Aim.
Quote exactly and only this range of lines in the data below: the line that holds "Recreate this object" to the line that holds "bead_count = 21; // [17:1:22]", both included.

Material shown.
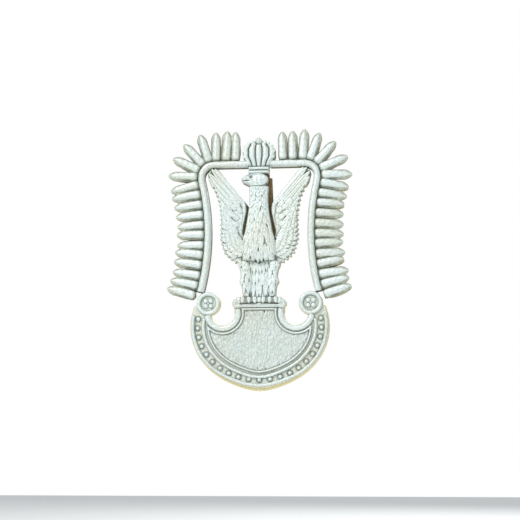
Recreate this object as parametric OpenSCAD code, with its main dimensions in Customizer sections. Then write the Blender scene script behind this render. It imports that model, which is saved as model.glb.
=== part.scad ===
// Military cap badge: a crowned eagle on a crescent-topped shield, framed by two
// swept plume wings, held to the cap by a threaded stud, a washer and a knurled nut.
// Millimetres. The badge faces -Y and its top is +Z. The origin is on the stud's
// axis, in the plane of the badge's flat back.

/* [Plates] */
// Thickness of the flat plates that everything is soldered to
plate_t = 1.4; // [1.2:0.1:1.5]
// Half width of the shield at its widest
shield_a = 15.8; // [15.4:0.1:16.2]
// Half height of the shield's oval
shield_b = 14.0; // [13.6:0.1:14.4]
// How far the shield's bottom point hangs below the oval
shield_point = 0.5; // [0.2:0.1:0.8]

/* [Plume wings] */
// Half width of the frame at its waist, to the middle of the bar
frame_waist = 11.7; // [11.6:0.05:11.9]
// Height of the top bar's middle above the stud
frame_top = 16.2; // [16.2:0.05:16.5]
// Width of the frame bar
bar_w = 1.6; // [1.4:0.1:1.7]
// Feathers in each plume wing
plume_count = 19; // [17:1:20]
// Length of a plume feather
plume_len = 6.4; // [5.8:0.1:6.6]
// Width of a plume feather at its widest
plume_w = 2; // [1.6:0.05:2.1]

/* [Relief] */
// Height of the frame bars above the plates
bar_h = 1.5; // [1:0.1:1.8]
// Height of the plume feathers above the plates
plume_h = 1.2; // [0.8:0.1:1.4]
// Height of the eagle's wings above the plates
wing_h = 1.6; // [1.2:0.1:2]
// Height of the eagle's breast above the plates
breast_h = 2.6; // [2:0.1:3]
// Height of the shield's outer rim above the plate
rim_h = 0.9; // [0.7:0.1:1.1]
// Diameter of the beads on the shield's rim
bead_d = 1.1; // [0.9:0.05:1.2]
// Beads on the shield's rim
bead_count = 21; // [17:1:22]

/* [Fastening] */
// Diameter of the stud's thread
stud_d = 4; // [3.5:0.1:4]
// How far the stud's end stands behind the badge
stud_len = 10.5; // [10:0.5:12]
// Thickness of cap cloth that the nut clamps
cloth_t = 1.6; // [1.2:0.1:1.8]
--
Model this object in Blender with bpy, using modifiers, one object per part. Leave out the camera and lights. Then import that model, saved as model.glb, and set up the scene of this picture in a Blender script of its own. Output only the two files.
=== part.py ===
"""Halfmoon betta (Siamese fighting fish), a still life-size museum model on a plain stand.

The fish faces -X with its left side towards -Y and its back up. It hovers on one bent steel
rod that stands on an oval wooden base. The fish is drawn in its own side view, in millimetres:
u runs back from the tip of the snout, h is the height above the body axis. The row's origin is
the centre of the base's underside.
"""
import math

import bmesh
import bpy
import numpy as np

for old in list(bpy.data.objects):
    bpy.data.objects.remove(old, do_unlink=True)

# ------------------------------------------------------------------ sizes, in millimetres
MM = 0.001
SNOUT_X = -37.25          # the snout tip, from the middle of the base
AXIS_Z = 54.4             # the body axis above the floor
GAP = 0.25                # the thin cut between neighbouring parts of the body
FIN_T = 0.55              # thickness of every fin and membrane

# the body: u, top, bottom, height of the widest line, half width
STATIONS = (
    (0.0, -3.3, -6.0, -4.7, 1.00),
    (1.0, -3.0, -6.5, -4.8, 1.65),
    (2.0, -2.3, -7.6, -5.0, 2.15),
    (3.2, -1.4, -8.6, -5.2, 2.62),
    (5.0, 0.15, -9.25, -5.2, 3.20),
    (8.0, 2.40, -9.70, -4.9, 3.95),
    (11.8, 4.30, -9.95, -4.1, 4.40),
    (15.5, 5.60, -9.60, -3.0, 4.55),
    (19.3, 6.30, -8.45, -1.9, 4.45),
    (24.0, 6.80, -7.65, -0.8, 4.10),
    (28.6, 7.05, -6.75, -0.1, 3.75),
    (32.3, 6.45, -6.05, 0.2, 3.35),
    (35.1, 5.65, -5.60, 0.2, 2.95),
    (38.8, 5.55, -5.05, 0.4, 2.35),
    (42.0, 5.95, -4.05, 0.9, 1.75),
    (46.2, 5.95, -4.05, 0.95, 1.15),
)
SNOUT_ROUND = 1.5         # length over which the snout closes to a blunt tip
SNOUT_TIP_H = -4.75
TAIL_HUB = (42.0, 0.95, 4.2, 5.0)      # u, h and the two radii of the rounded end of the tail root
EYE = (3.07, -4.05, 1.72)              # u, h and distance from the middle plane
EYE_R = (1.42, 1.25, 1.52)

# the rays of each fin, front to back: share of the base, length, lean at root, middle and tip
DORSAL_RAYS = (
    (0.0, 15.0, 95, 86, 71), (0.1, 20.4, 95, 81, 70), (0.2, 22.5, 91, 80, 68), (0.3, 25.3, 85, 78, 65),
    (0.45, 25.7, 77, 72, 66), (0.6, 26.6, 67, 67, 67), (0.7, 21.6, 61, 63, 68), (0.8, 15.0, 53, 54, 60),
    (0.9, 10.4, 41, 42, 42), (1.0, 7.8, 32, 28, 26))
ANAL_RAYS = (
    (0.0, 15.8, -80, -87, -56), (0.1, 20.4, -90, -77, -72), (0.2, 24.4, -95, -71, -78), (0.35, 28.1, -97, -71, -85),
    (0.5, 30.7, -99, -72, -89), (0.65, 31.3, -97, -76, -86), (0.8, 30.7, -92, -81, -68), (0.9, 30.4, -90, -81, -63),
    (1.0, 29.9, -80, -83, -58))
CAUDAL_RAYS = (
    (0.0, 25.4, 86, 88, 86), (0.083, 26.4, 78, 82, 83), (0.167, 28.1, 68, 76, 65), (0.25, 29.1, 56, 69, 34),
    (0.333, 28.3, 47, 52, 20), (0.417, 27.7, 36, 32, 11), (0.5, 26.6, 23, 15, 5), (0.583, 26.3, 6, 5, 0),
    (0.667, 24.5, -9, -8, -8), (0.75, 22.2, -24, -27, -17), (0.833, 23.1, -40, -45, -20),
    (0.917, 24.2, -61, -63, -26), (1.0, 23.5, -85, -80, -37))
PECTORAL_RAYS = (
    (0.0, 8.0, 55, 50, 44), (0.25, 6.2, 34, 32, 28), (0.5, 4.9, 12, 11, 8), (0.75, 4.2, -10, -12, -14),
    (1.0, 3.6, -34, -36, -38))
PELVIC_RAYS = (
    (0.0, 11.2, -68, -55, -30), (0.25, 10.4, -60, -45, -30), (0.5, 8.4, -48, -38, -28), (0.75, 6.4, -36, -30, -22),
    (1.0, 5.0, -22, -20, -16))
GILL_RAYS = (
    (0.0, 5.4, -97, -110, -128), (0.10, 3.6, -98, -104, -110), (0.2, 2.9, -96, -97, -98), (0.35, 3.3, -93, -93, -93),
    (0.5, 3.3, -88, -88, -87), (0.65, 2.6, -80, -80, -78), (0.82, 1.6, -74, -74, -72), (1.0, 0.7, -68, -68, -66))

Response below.
Recreate this object as parametric OpenSCAD code, with its main dimensions in Customizer sections. Then write the Blender scene script behind this render. It imports that model, which is saved as model.glb.
=== part.scad ===
// Military cap badge: a crowned eagle on a crescent-topped shield, framed by two
// swept plume wings, held to the cap by a threaded stud, a washer and a knurled nut.
// Millimetres. The badge faces -Y and its top is +Z. The origin is on the stud's
// axis, in the plane of the badge's flat back.

/* [Plates] */
// Thickness of the flat plates that everything is soldered to
plate_t = 1.4; // [1.2:0.1:1.5]
// Half width of the shield at its widest
shield_a = 15.8; // [15.4:0.1:16.2]
// Half height of the shield's oval
shield_b = 14.0; // [13.6:0.1:14.4]
// How far the shield's bottom point hangs below the oval
shield_point = 0.5; // [0.2:0.1:0.8]

/* [Plume wings] */
// Half width of the frame at its waist, to the middle of the bar
frame_waist = 11.7; // [11.6:0.05:11.9]
// Height of the top bar's middle above the stud
frame_top = 16.2; // [16.2:0.05:16.5]
// Width of the frame bar
bar_w = 1.6; // [1.4:0.1:1.7]
// Feathers in each plume wing
plume_count = 19; // [17:1:20]
// Length of a plume feather
plume_len = 6.4; // [5.8:0.1:6.6]
// Width of a plume feather at its widest
plume_w = 2; // [1.6:0.05:2.1]

/* [Relief] */
// Height of the frame bars above the plates
bar_h = 1.5; // [1:0.1:1.8]
// Height of the plume feathers above the plates
plume_h = 1.2; // [0.8:0.1:1.4]
// Height of the eagle's wings above the plates
wing_h = 1.6; // [1.2:0.1:2]
// Height of the eagle's breast above the plates
breast_h = 2.6; // [2:0.1:3]
// Height of the shield's outer rim above the plate
rim_h = 0.9; // [0.7:0.1:1.1]
// Diameter of the beads on the shield's rim
bead_d = 1.1; // [0.9:0.05:1.2]
// Beads on the shield's rim
bead_count = 21; // [17:1:22]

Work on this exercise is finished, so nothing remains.